Brian has a masters in business. He is honestly one of the smartest people I know. The test results went into great depth about each of Brian's natural strengths (logical, responsible, organized, calm, adaptable, charming, dedicated, observant) and what is great about this part is these are the strengths Brian was born with. These are the things no amount of education is going to change. This part of the test results was so fun to read because it were spot on! The final page of his results was titled, Occupations you would enjoy based on your character strengths, along with a list of different job titles. The list read:
Heavy Equipment Operator
Rail Yard Engineer
These are all honest, hardworking jobs, but the list surprised me. Somehow I couldn’t imagine him not in some kind of corporate setting. I didn’t really know how to respond to the test results so I just said, “Wow! What do you make of this?”
His answer, “I’m not sure.”
So we just sat with it for a few days.
Another thing that I've learned on this journey that Brian and others in his position feel is a great amount of guilt. I know, for Brian, he felt incredibly guilty he had spent time and money earning degrees and somehow not putting those to direct use seemed irresponsible to him.
At the time, I was reading Grace not Perfection by Emily Ley. In the book she writes a chapter about defining the life you want to live. Here is an excerpt that I read aloud to Brian:
"Your job is just one tiny part of your life. We talk so much about choosing jobs or selecting careers. But what if we chose a life instead? Whether you’re seventeen or seventy-five, you can define the life you want to have. Better yet, you can decide how you want to spend your days. God numbered and gave you every single one of those days, so what if you lived each one to its absolute fullest? Instead of molding your life around your job, choose or create a job that supports and accentuates the life you want to have. Who says you have to work eighty house a week to be financially or professionally successful? In fact, who says you have to work forty? Who says you have to go to work at 8am and clock out at 5pm? You, my friend, have options. You have the freedom to design a life that is beautiful and filling and impactful. Yes, it takes hard work, sacrifice, and planning, but it is possible to create the life you dream of.”
Emily wrote one more thing that is just too good not to share:
"Whatever your calling is, God wrote it on your heart when He made you. It can take a long time to discover that calling, and I believe a person’s calling can change over the course of his/her life. In Luke we are reminded, “Where your treasure is, there your heart will be also” (12:34). Whatever you can write, sing, or talk about for hours - that is the calling God’s leading you to."
So I asked Brian this question: "What could you google all day long and never get bored?"
His answer: "Real Estate."
To be honest, when he said that I thought to myself, “Oh no.” Simply because in my mind, real estate meant becoming a real estate agent and while Brian has many, many, many strengths, sales is not one of them. (He is nodding in agreement as I type this!)

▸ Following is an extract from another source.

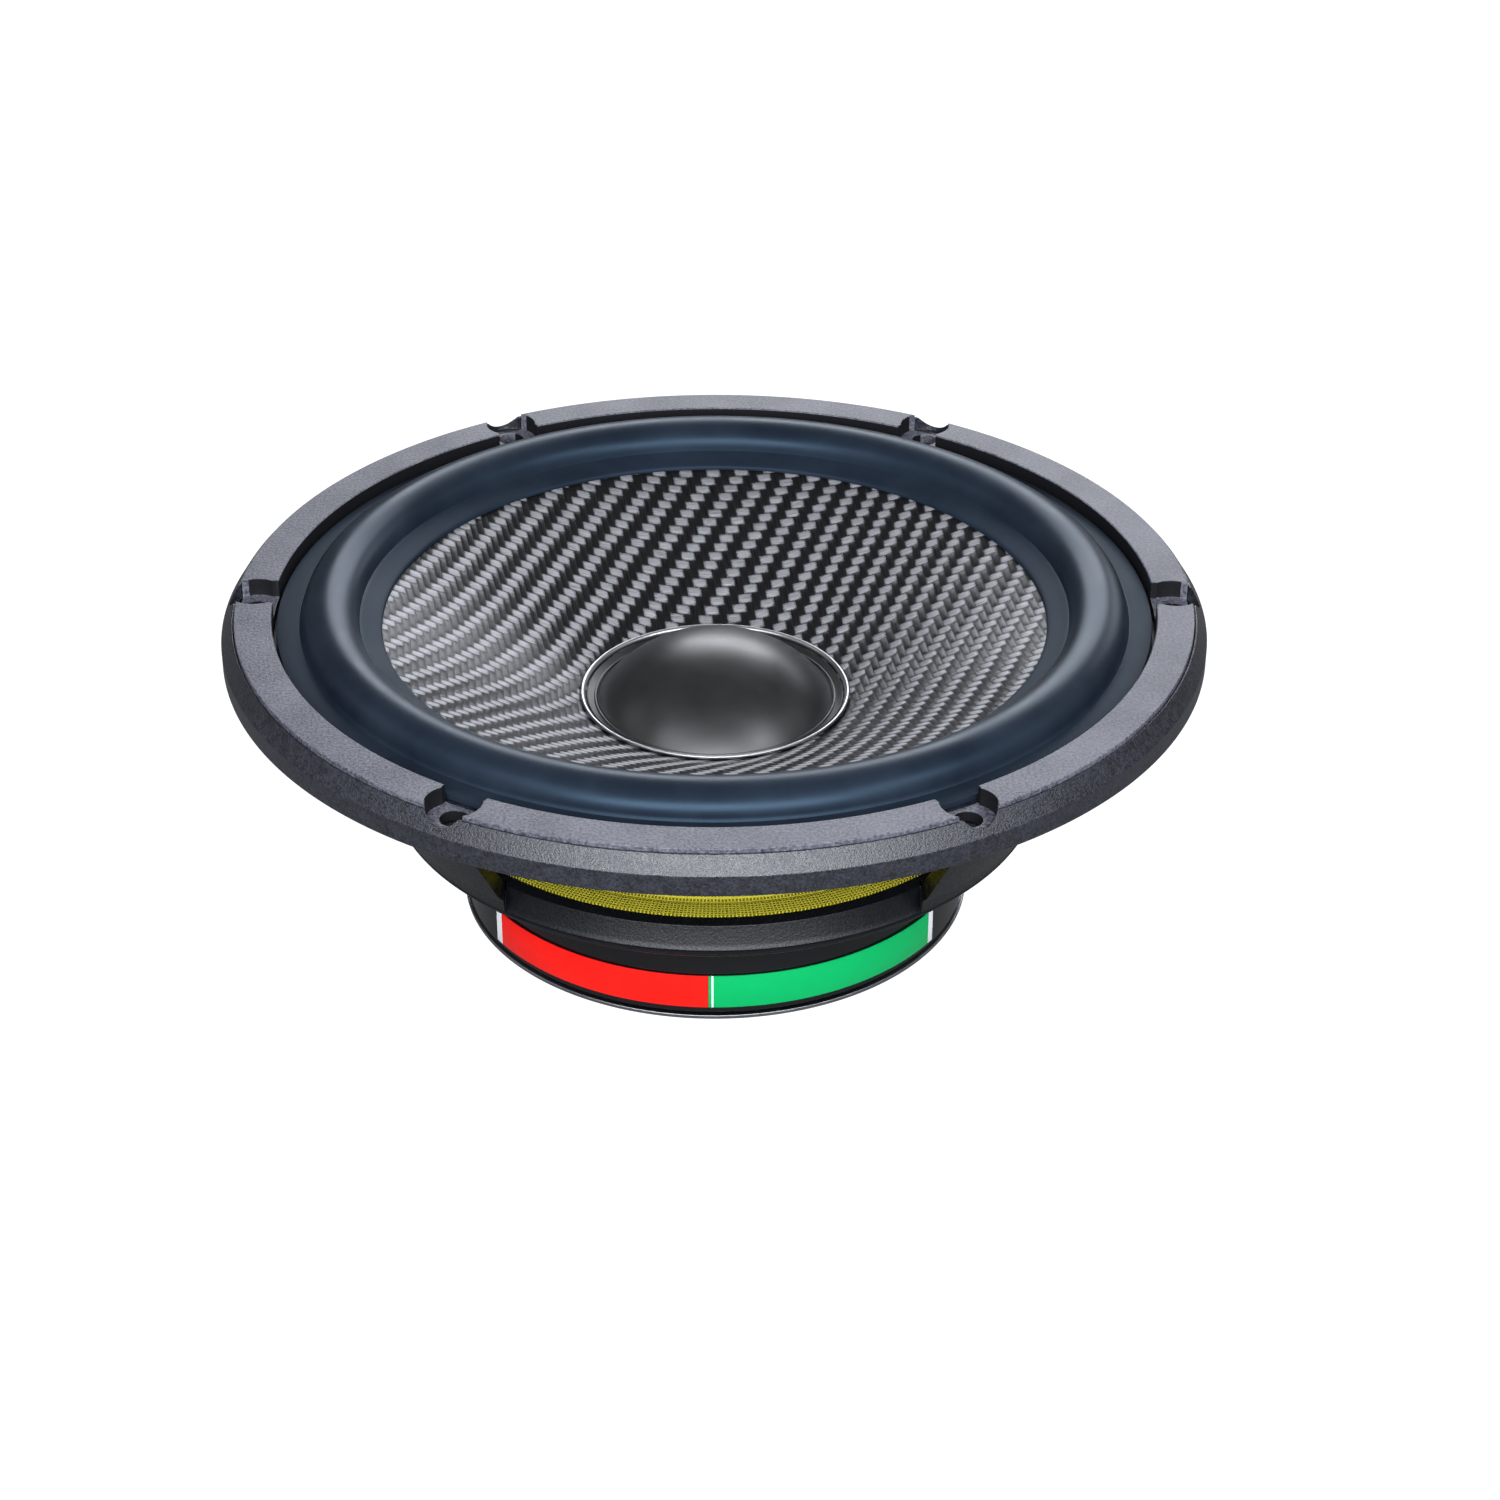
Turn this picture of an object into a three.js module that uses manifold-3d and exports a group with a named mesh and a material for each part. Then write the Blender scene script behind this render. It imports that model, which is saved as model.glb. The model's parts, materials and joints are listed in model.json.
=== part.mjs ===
// A 165 mm car loudspeaker driver: cast chassis, rubber surround, woven cone, dust cap, spider and motor.
// Millimetres, +Z towards the listener. The origin is the centre of the motor's rear face, on the axis.
// Depths are negative distances from the front face, as a driver is drawn from its mounting face back.

import * as THREE from 'three';
import { mergeVertices } from 'three/addons/utils/BufferGeometryUtils.js';
import Module from 'manifold-3d';

const wasm = await Module();
wasm.setup();

// ---- driving dimensions -----------------------------------------------------------------------------
const DEPTH = 56.5;                 // front face to rear face
const GAP = 0.3;                    // glue line or clearance between neighbours
const TURN = 2 * Math.PI;
const DEGREE = Math.PI / 180;

const OUTER_SEGMENTS = 48;          // chassis and trim ring
const INNER_SEGMENTS = 36;          // cone, surround and motor
const SPIDER_SEGMENTS = 28;

const FLANGE = { radius: 82.5, thickness: 7, bevelTop: 80.3, bevelDrop: 3.4, undersideInner: 73 };
const TRIM = { inner: 74, outer: 80, thickness: 4.9, chamfer: 0.4 };
const LEDGE = { inner: 67.6, outer: 73.4, depth: -3.4 };

const SCREWS = { count: 6, circle: 77.3, holeRadius: 2.25 };
const NOTCH = {
  floor: -3.1, pocketRadius: 4.7, mouth: 73.55, flare: 3.9, flareEnd: 74.4, cusp: 126 * DEGREE,
};

const LEGS = { count: 3, rearAngle: 90 * DEGREE };
const WINDOW = {
  sill: -31, head: -9.5, sillHalfWidth: 34.9, headHalfWidth: 42, corner: 3, from: 38, to: 92,
};
const SHELF = {
  bandTop: 54.3, bandFoot: 55.6, bandFootDepth: -34.3, recessFoot: -36, lipRadius: 54.3, lipDepth: -36.9,
  cutTo: 62,
};
const SPIDER_SEAT = { inner: 47.5, outer: 51.8, depth: -32 };
const CHASSIS_FLOOR = { top: -37.2, bottom: -39.5, hole: 24, outer: 45 };
const LEG_OUTSIDE = [[72, -8.4], [63.5, -21], [57.2, -32], [55.8, -34.5], [55.4, -36]];
const LEG_INSIDE = [[53.4, WINDOW.sill], [60, -21], [67.2, -9]];
const BOWL_OUTSIDE = [[49.5, -37.6], [46, -38.3]];
const BOWL_INSIDE = [[44, CHASSIS_FLOOR.top], [46.4, -35.4]];

const ROLL = { centre: 64.45, halfWidth: 4.85, height: 4.45, base: -2.05, wall: 0.9, underDrop: 0.55 };
const SURROUND = { outer: 73.3, inner: 55.9, top: -2.1, landing: 1, glue: 0.6 };
const CONE = {
  edge: 59.3, rim: 55.9, rimDepth: -4.4, cap: 22.8, capDepth: -19.4, neck: 18.7, bulge: 0.5, wall: 0.8,
};
const DOME = { radius: 20.5, height: 10.4, wall: 0.8, skirt: 21.9, skirtWall: 0.5 };
const CAP_RING = { inner: 22.2, outer: 23, height: 0.8 };

const COIL = {
  formerInner: 17.9, formerOuter: 18.4, windingOuter: 19.5, gapCentre: -41.8, winding: 10, former: -47.3,
};
const SPIDER = {
  inner: 18.7, outer: 51.4, depth: -31.35, wall: 0.7, waves: 6, waveHeight: 1.3, flatIn: 22, flatOut: 48,
};

const TOP_PLATE = { inner: 20.3, outer: 42.6, top: -39.8, bottom: -43.8 };
const MAGNET = { inner: 25, outer: 42.6, top: -44.1, bottom: -52.1 };
const YOKE = {
  top: -52.4, disc: 42.6, lip: 44.2, lipTop: -55.7, pole: 17.2, poleTop: -39.4, vent: 6, ventMouth: 10,
};
const COVER = { inner: 42.9, outer: 43.8, top: -39.9, bottom: -55.4, edge: 0.6 };
const LABEL = { inner: 44.1, outer: 44.3, top: -47, bottom: -54, span: 55 * DEGREE, gap: 1.5 * DEGREE };
const MOTOR_SCREW = { circle: 34, headRadius: 3, headHeight: 2, shankRadius: 1.7, shank: 4.4, hole: 2 };

const TERMINAL = {
  halfWidth: 12.5, inner: 66.8, outer: 70.8, top: -17, bottom: -31,
  padHalfWidth: 13, padFace: 66.5, padTop: -16.6, padBottom: -31.2, padRoot: 56, padRootTop: 64.5,
};
const TAB = {
  thickness: 0.8, tongue: 0.5, middle: 68.8, top: -25.3, bottom: -40.5, hole: 0.9, holeDepth: -37.8,
};
const TABS = {
  positive: { x: -5.4, width: 6.3 },
  negative: { x: 5.4, width: 4.8 },
};
const RIVET = { x: 10.2, depth: -20, headRadius: 1.9, headHeight: 0.8, shankRadius: 1, hole: 1.3, end: 64 };
const LEAD = { x: 5, radius: 0.8, hole: 1.4, depth: -20.5 };

const COLOURS = {
  cast: 0x4a4b52, trim: 0x8d8e96, rubber: 0x1c2430, carbon: 0x3a3c40, cap: 0x121316, silver: 0xc8cace,
  spider: 0xb4ab2c, kapton: 0x8a4a1c, copper: 0xb8682c, steel: 0xa9adb3, ferrite: 0x2b2b2d, gloss: 0x08080a,
  red: 0xf5201c, green: 0x06c46a, board: 0x17181a, brass: 0xc9a24a, braid: 0xb7794a, zinc: 0xbfc3c8,
};

// ---- shape helpers ----------------------------------------------------------------------------------
const z = (depth) => DEPTH + depth;

function signedArea(points) {
  return points.reduce((sum, [x, y], i) => {
    const [nextX, nextY] = points[(i + 1) % points.length];
    return sum + (x * nextY - nextX * y) / 2;
  }, 0);
}

// Turns a closed outline of [radius, depth] points about the axis. It may touch the axis at two corners.
function revolve(outline, segments = INNER_SEGMENTS) {
  const ordered = signedArea(outline) > 0 ? outline : [...outline].reverse();
  const points = [...ordered, ordered[0]].map(([radius, depth]) => new THREE.Vector2(radius, z(depth)));
  return new THREE.LatheGeometry(points, segments).rotateX(Math.PI / 2);
}

// An outline in the plane of X and Y, raised from one depth to another.
function raise(shape, from, to, curveSegments = 6) {
  const geometry = new THREE.ExtrudeGeometry(shape, { depth: to - from, bevelEnabled: false, curveSegments });
  return geometry.translate(0, 0, z(from));
}

function box(x0, x1, y0, y1, from, to) {
  const geometry = new THREE.BoxGeometry(x1 - x0, y1 - y0, to - from);
  return geometry.translate((x0 + x1) / 2, (y0 + y1) / 2, z((from + to) / 2));
}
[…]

A few days later we were driving to Waco with Zeke and we purchased Chip and Joanna’s audiobook, The Magnolia Story, to keep us entertained on the drive down. I will remember the following moment as one of the most defining, pivotal moments in our lives:
We heard Chip Gaines say the following on the audiobook:
"My parents did teach me the value of a dollar - and of hard work too. We were always working together as a family, out in the yard or inside the house. That was the beginning of a thought that became a full-fledged goal after I graduated from college. I told myself that I was going to live the rest of my life as if it were Saturday. I told that to Jo early on, and she was a bit put off by that. At one point she said to me, "Chip, life just isn't like that. Life isn't always Saturday." I realized I needed to clarify what that phrase meant to me - so I suppose I ought to clarify it here too.
When I was growing up, Saturdays weren't always easy for us. In our house, you didn't sleep in until noon and the go to the beach. We would wake up at seven thirty on Saturday mornings and pull weeds until eleven. Once we were all sweating our brains out, then came out the lemonade, or here came the Popsicles. Then it was usually back to work - cleaning the house, cleaning our rooms, maybe helping Dad with some project. But when evening came, we would pack up the car and go for a real treat.
A real treat to us sometimes just meant McDonald's for dinner. If it were a big treat, Mom and Dad would take us camping for the night, or maybe we'd go to a movie once in a while. Whatever it was, it was fun. And that's what Saturday came to mean to me.
For us, Saturdays weren't about work, even though we did a lot of work. They weren't about going to an office somewhere, or to school, and having the whole family separated for the whole day. Saturdays were less structured. They were about getting the work done so you could go jump in the pool or have an ice cream cone.
There was something about school that didn't work for me - something about the fact that you had to turn in these assignments and you had to be there exactly when they said or else there was some disciplinary effort. Even before I got out of college, I vividly remember thinking, I'm gonna put up with this for as long as I have to. But the second I don't have to put up with it anymore, I'm out. And I'm gonna live every day for the rest of my life as if it's Saturday.
And then Brian, reached for the volume, turned off the audiobook and said, “That’s it. That’s exactly what my test results mean.”
So here it was, November and he knew what he wanted to do. He spent the next two months soaking in all the knowledge he possibly could on flipping houses.
I’ve always said Brian has one thing that can’t be taught to even the smartest of people and that’s his like-ability factor. He just has a way of making everyone in the room feel important. Somehow the combination of his financial background and his like-ability factor was the perfect combination for flipping a house.
He purchased, renovated, and sold this home in 60 days. More importantly, he came home every single day during this time saying, “I’ve never been happier.”